Before going into the various types of Postgres CDC let us understand the two components – Postgres and CDC as two different standalone entities.
Postgres
Often referred to as PostgreSQL, Postgres is an open-source relational database platform. It can be used for various activities such as carrying out OLTP workloads, analytics, and data warehousing. Businesses typically prefer relational databases for handling transactional functions after which the reports are aggregated and analyzed through a separate data warehouse.
However, it is essential that the data warehouse used is updated with the latest data in its transactional database. This is because reporting and analytics are impacted adversely if the periodical batch requirements are not synced between the databases. To get around this problem, the Change Data Capture feature comes in handy in Postgres CDC to continuously sync data between the instances.
Change Data Capture (CDC)
The Change Data Capture feature is an in-built software design pattern in databases. It tracks and monitors all changes made in the source database so that action be taken on them at a later stage. Data integration is another aspect of the CDC in cases of identification, capture, and delivery of the changes made to data in businesses. In a nutshell, CDC captures data, transforms it into a structure that is supported by the target database, and finally uploads it to the destination database.
Benefits of Postgres CDC
Let us now briefly go through some benefits of implementing Postgres CDC in databases.
- When data warehouses and other downstream systems are in sync with PostgreSQL, it is possible to capture data in real-time.
- Since only changes that are linked to Postgres are processed, database loads are reduced with Postgres CDC.
- It is not necessary to change the application code for efficiently implementing use cases that need access to any changes made to Postgres.
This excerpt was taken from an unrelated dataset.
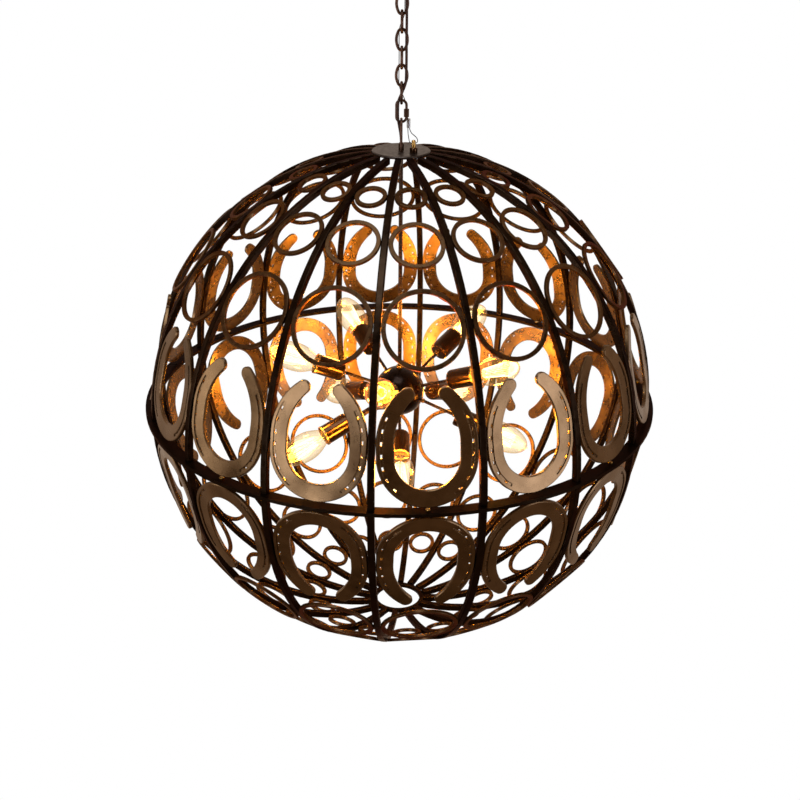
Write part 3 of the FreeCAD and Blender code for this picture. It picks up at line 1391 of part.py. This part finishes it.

Types of Postgres CDC and their Pros and Cons
There are three types of Postgres CDC that will now be discussed in detail along with their respective pros and cons.
# Trigger-based Postgres CDC
In this model, changes such as Insert, Delete, and Update taking place in the table of interest can be identified. A changelog can be built by inserting a row for every change made into a change table. This Postgres trigger function is supported by all 9.1 versions or later of Postgres where all the change events are stored in the audit.logged actions.
This trigger-based approach of Postgres CDC stores events captured within PostgreSQL only. If users want to sync change events to another data warehouse or other data systems, they have to constantly query the PostgreSQL table that contains the change events. Not only is this process time-consuming but also quite complex.
Pros
- Useful metadata is automatically added to the change events with the PostgreSQL trigger approach. This metadata includes the session user name, a statement that triggered the change, and transaction ID.
- Since any change is captured immediately by trigger-based Postgres CDC, it is possible to process the changes in real-time.
Cons
- There is an increase in the time of execution of the original statement as the triggers affect the performance and speed of Postgres.
- Separate data pipelines have to be set up that poll the tables populated by the trigger function. This is especially so when change events need to be synced with a database or a data warehouse outside the Postgres database.
- Users have to undertake complex activities to create and manage triggers in this form of Postgres CDC.
# Query-based Postgres CDC
In this type of Postgres CDC, there is a timestamp column in the tracked database that indicates the time of the last change of a row. To access the information, that column in Postgres has to be recurringly queried. This action provides records of all changes that have taken place since the last query. Query-based Postgres CDC can only record Update and Insert events only and not Delete changes.
Pros
- To implement query-based CDC, changes need not be made to the PostgreSQL database. However, this benefit is limited to the schema having a timestamp column indicating the time of modification of the rows.
Cons
- PostgreSQL database performance is often affected since the query-based Postgres CDC uses the query layer for extracting data.
- Resources are wasted when recurring polling of the monitored table does not throw up any changes.
- There must be an additional column in query-based Postgres CDC to track the time of the last change in records.
- Unless it is a soft activity, “delete” changes cannot be captured by Postgres CDC.
# Logical Replication-based Postgres CDC
The Logical Replication-based Postgres CDC is the latest offering of PostgreSQL and was released with the 9.4 version. It can replicate data between various PostgreSQL instances running on separate systems. In a nutshell, this form of Postgres CDC is a write-ahead log-on disc consisting of all changes made to data like Delete, Insert, and Update in the PostgreSQL database.
The logical replication model of Postgres CDC is enabled through changes made to the configuration file. While a decoding plugin automatically implements logical replication, the same has to be performed manually for all versions older than 10.
Pros
- Downstream applications can access the current data from PostgreSQL since log-based Postgres CDC captures data changes in real time.
- While the above two versions do not capture all forms of changes, the logical replication model captures all three – Insert, Update, and Delete.
- Changes implemented through the logical replication Postgres CDC provides direct access to file systems. Hence, the performance and speed of the Postgres database are not affected in any way.
Cons
- Only versions of PostgreSQL that are 9.4 and later support this form of Postgres CDC.
An analysis of all three shows logical replication to have an edge over the others.